Guinea’s opposition National Front for the Defense of the Constitution (FNDC), says it will not abide by what it called an illegal decision to ban all street protests against the outcome of last month’s election.
The FNDC accused the government of pursuing a scheme that promotes “repression, the abuse of power and totalitarianism.”
Is Guinea on the brink of falling again into the infernal cycle of socio-political demonstrations?
Everything points to this direction for many observers, because Alpha Conde’s re-election on October 18, far from plugging the country’s widening political divide has aggravated them.
Several leaders of the main opposition Union of Democratic Forces of Guinea (UFDG) have been arrested.
The UFDG, which rejects Alpha Conde’s victory, called for demonstrations on November 25 to “demand the truth about the vote and the release of political prisoners.”

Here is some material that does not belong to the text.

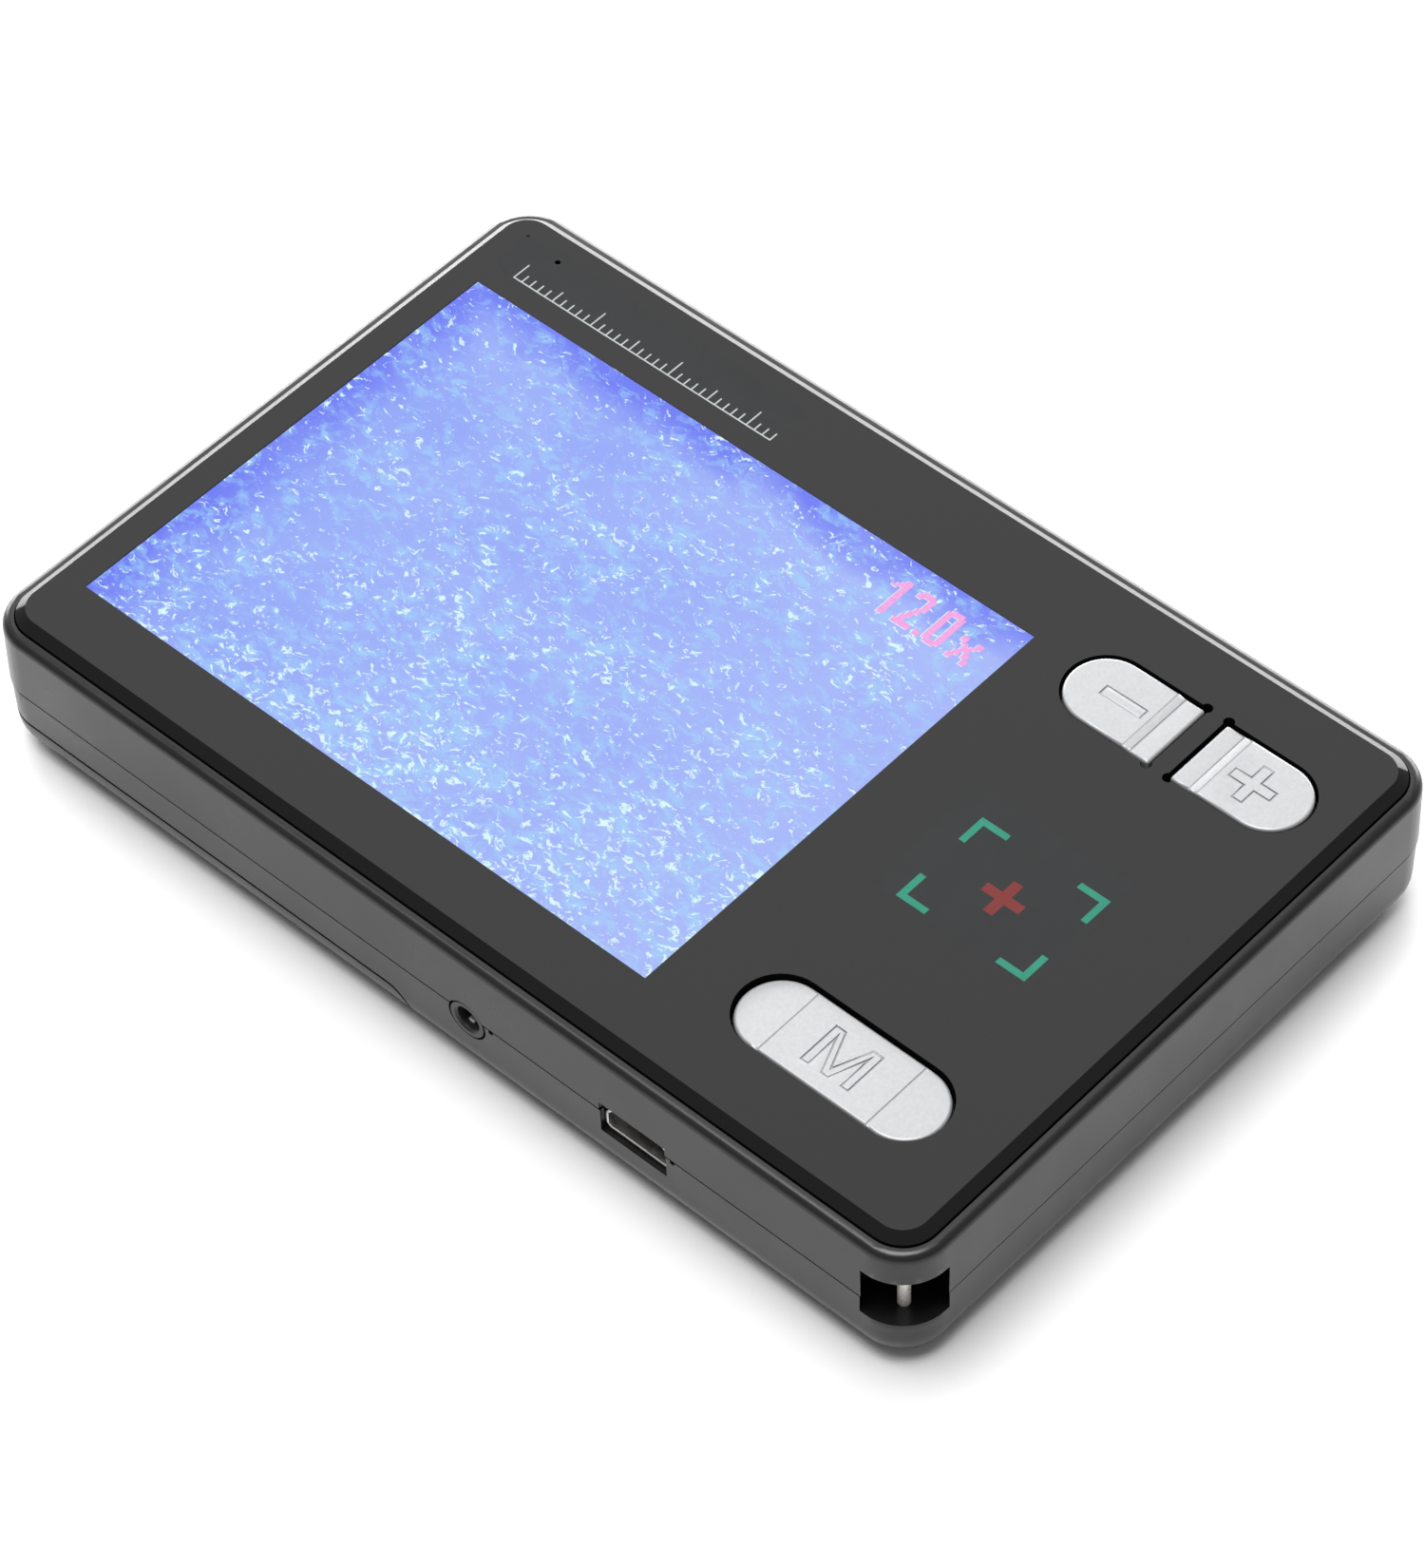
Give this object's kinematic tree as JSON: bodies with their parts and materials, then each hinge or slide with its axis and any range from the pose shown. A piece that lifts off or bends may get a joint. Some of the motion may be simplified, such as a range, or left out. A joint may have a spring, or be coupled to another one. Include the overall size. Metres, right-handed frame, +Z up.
{
  "type": "low vision magnifier",
  "caption": "Flat handheld video magnifier: lit display under a clear front sheet, silver zoom and mode keys, camera window underneath, slide-off battery cover.",
  "frame": {"origin": "middle of the resting face, under the centre of the case", "axes": "+X along the length towards the keys, +Y towards the long edge without sockets, +Z up through the display"},
  "size_m": [0.1124, 0.073, 0.0166],
  "materials": {
    "case_plastic": "black ABS, fine satin moulded texture",
    "clear_acrylic": "clear polished acrylic",
    "black_print": "black screen print",
    "green_print": "green screen print",
    "red_print": "red screen print",
    "foam_tape": "black foam tape",
    "display": "lit display glass",
    "display_tray": "white moulded tray",
    "flex_film": "amber polyimide film",
    "connector_plastic": "ivory plastic",
    "circuit_board": "green solder mask",
    "chip_resin": "black moulding resin",
    "screw_steel": "zinc-plated steel",
    "sensor_face": "sensor cover",
    "black_moulding": "black plastic moulding",
    "optical_glass": "coated lens",
    "clear_window": "clear plastic",
    "led_resin": "phosphor resin",
    "silver_key": "satin silver paint",
    "switch_plastic": "ivory plastic",
    "switch_metal": "stamped steel",
    "battery_skin": "wrapped aluminium can",
    "contact_gold": "gold-plated spring brass",
    "socket_steel": "nickel-plated steel",
    "pin_steel": "bright steel"
  },
  "bodies": {
    "case": {"upper_housing": "case_plastic", "lower_housing": "case_plastic", "front_panel": "clear_acrylic", "panel_print": "black_print", "target_frame_print": "green_print", "target_cross_print": "red_print", "panel_adhesive": "foam_tape", "display_glass": "display", "display_frame": "display_tray", "display_flex": "flex_film", "flex_connector": "connector_plastic", "main_board": "circuit_board", "main_processor": "chip_resin", "board_components": "chip_resin", "board_screws": "screw_steel", "camera_board": "circuit_board", "image_sensor": "sensor_face", "lens_holder": "black_moulding", "lens_barrel": "black_moulding", "camera_lens": "optical_glass", "camera_window": "clear_window", "illumination_leds": "led_resin", "camera_flex": "flex_film", "key_switches": "switch_metal", "battery_pack": "battery_skin", "contact_block": "black_moulding", "battery_contacts": "contact_gold", "jack_body": "black_moulding", "jack_contact": "contact_gold", "usb_shell": "socket_steel", "usb_insulator": "black_moulding", "usb_contacts": "contact_gold", "lanyard_pin": "pin_steel", "status_led": "led_resin", "light_pipe": "clear_window", "housing_screws": "screw_steel"},
    "cover": {"battery_cover": "case_plastic"},
    "minus_button": {"minus_key": "silver_key", "minus_switch_stem": "switch_plastic"},
    "plus_button": {"plus_key": "silver_key", "plus_switch_stem": "switch_plastic"},
    "mode_button": {"mode_key": "silver_key", "mode_switch_stem": "switch_plastic"}
  },
  "joints": [
    {"name": "cover_slide", "type": "slide", "parent": "case", "child": "cover", "axis": [-1, 0, 0], "range_m": [0, 0.015]},
    {"name": "minus_press", "type": "slide", "parent": "case", "child": "minus_button", "axis": [0, 0, -1], "range_m": [0, 0.0004], "stiffness_N_per_m": 1500},
    {"name": "plus_press", "type": "slide", "parent": "case", "child": "plus_button", "axis": [0, 0, -1], "range_m": [0, 0.0004], "stiffness_N_per_m": 1500},
    {"name": "mode_press", "type": "slide", "parent": "case", "child": "mode_button", "axis": [0, 0, -1], "range_m": [0, 0.0004], "stiffness_N_per_m": 1500}
  ]
}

On Sunday the government announced the suspension on reasons related to curbing the spread of the coronavirus of mass protests across the country.

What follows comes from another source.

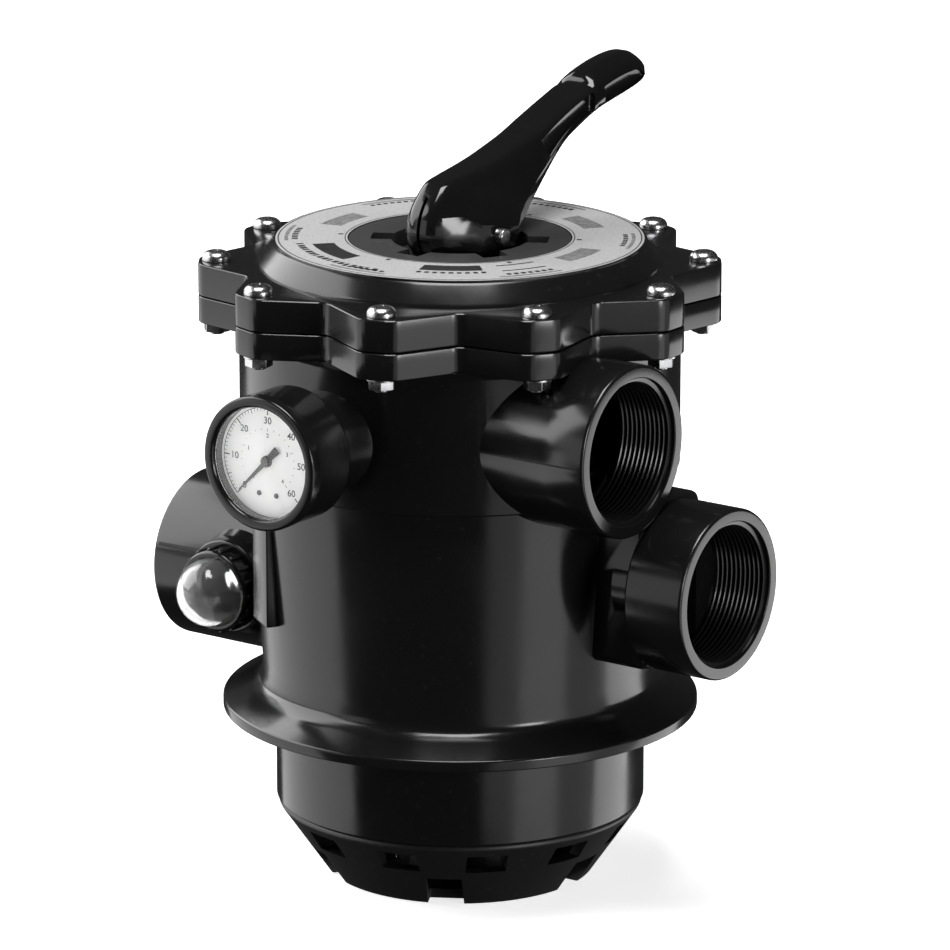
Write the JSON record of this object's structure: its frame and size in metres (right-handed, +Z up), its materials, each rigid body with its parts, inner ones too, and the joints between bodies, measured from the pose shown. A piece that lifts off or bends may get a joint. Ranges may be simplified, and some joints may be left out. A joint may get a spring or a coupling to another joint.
{
  "type": "multiport valve",
  "caption": "Top-mount filter valve with a press-and-turn lever, lobed bolted cover, threaded side ports, pressure gauge, sight glass, clamp flange and slotted strainer cone.",
  "frame": {"origin": "the valve axis at the underside of the clamp flange, where the valve seats on a tank's neck", "axes": "+Z up along the valve axis towards the lever, +X the way the return and pump ports face, +Y the way the lever points at rest"},
  "size_m": [0.2695, 0.2596, 0.33],
  "materials": {
    "gloss_black": "glossy moulded black",
    "satin_black": "satin moulded black",
    "disc_grey": "matt moulded dark grey",
    "label_print": "grey printed label with black marks",
    "stainless": "bright stainless",
    "brass_fitting": "machined",
    "seal_rubber": "matt black rubber",
    "dial_white": "white dial with black scale",
    "needle_black": "satin black",
    "clear_dome": "clear moulded plastic",
    "clear_lens": "clear",
    "inner_plastic": "glass-filled plastic, dark grey"
  },
  "bodies": {
    "valve_body": {"cover": "gloss_black", "position_plate": "label_print", "index_disc": "disc_grey", "upper_body": "gloss_black", "lower_body": "gloss_black", "port_divider": "inner_plastic", "strainer_cone": "satin_black", "spider_gasket": "seal_rubber", "cover_o_ring": "seal_rubber", "tank_o_ring": "seal_rubber", "gauge_case": "gloss_black", "gauge_lens": "clear_lens", "gauge_dial": "dial_white", "gauge_stem": "brass_fitting", "sight_glass": "clear_dome", "sight_glass_nut": "gloss_black", "sight_glass_o_ring": "seal_rubber", "cover_screw_01": "stainless", "cover_screw_02": "stainless", "cover_screw_03": "stainless", "cover_screw_04": "stainless", "cover_screw_05": "stainless", "cover_screw_06": "stainless", "cover_screw_07": "stainless", "cover_screw_08": "stainless", "cover_screw_09": "stainless", "cover_screw_10": "stainless", "cover_nut_01": "stainless", "cover_nut_02": "stainless", "cover_nut_03": "stainless", "cover_nut_04": "stainless", "cover_nut_05": "stainless", "cover_nut_06": "stainless", "cover_nut_07": "stainless", "cover_nut_08": "stainless", "cover_nut_09": "stainless", "cover_nut_10": "stainless"},
    "turntable": {"thrust_washer": "inner_plastic", "spring": "stainless"},
    "stem_body": {"stem": "inner_plastic", "rotor": "inner_plastic", "handle_pin": "stainless", "spring_washer": "stainless", "stem_o_ring_1": "seal_rubber", "stem_o_ring_2": "seal_rubber"},
    "lever": {"handle": "gloss_black"},
    "needle": {"gauge_needle": "needle_black"}
  },
  "joints": [
    {"name": "lever_turn", "type": "hinge", "parent": "valve_body", "child": "turntable", "pos_m": [0, 0, 0.1903], "axis": [0, 0, 1], "continuous": true},
    {"name": "rotor_lift", "type": "slide", "parent": "turntable", "child": "stem_body", "axis": [0, 0, 1], "range_m": [0, 0.0074], "stiffness_N_per_m": 1500, "springref_m": -0.01, "deforming": ["spring"]},
    {"name": "lever_tilt", "type": "hinge", "parent": "stem_body", "child": "lever", "pos_m": [0, 0, 0.202], "axis": [-1, 0, 0], "range_deg": [0, 15]},
    {"name": "needle_turn", "type": "hinge", "parent": "valve_body", "child": "needle", "pos_m": [0, -0.1304, 0.132], "axis": [0, 1, 0], "range_deg": [0, 270]}
  ],
  "couplings": [
    {"joint": "rotor_lift", "follows": "lever_tilt", "m_per_rad": 0.028}
  ]
}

The ‘anti-third term movement’ said it will leave nothing to chance in its bid to challenge this decision.
“The FNDC denounces this absurd and ridiculous decision by the Guinean state, when we know that the health crisis that our country is struggling to contain was caused and maintained by this clan, which used the Covid-19 as a political instrument against opponents to the third term project.”
According to the leaders of the protest movement, “the government continues to take advantage of this pandemic to kill, kidnap and imprison FNDC leaders and activists.”
Since March 2020, the opposition’s successive calls for a mass civil disobedience have been systematically banned.